Jim Birtwisle wrote:deep down hope that they follow through and end up looking like a twat but it never happens.
How do you know for sure?
Chris F wrote:Ross90 wrote:On the supermarket theme (morrisons seems to be a serial offender of attracting particularly annoying old people) slow walkers
I fucking hate old women who wander around supermarkets like they've stumbled into Aladdin's Cave and stop dead in the middle of the aisle and stare at the shelves in bewonderment. Yes you can now get marmite in a fucking squeezy jar! Is it really that amazing that you need to look on in amazement and discuss it for 10 minutes with your biddy mate / equally ancient husband with a face like a scrotum.
Or fat old womem with 3 kids in tow who stop to chat with their equally fat old women mate as though they have never seen each other in years, meanwhile they just stopped and chatted in another aisle about 10 minutes ago. And they fully block the aisle with their trolleys stacked with value brand ready meals and discuss what bargain crap food they have got to stuff down their offspring's faces with the minimum of effort. And each of the kids has been given a 10p packed of wotsits so they will shut their whining little faces and the kids stare at you when you ask them to move out the way looking up at you like little drool coated oompah loompahs with the wotsit crumbs glued to the snot trail dripping out of their noses.
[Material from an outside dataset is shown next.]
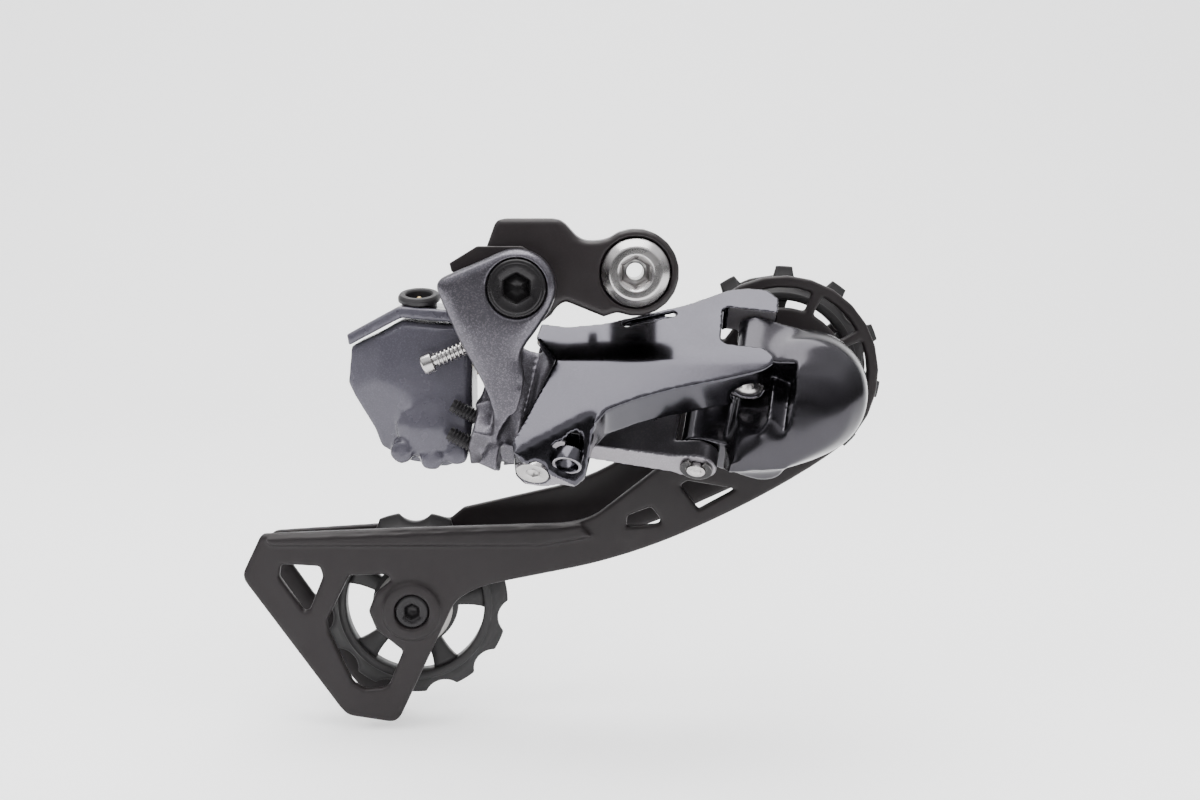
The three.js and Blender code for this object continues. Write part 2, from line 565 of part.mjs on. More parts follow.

Hahahahaha!! YES! I think it's safe to say old people piss young people off. I feel like its almost my duty to carry on the trend when I reach that age. Annoying the hell out of everyone round every supermarket in my region. Or I could go the other way and be "that awesome old dude that still shreds a 'x' surf spot, even though he's about 80" still undecided.
waxer00 wrote:and neatly laid out sheds with shelves full of fucking jars with rusting screws in??
buttholesurfer wrote: The worst thing is he actually keeps off cuts of different size timber?! What's all that about?
bakers wrote:problem being its ing! the mens room is a fantastic place. if you tactically use your toilet visits you can shave a good solid hour off the working day. as i type this im on the toilet, not actually using it, ive sent a few emails, checked the surf and bought some stuff i dont need off ebay!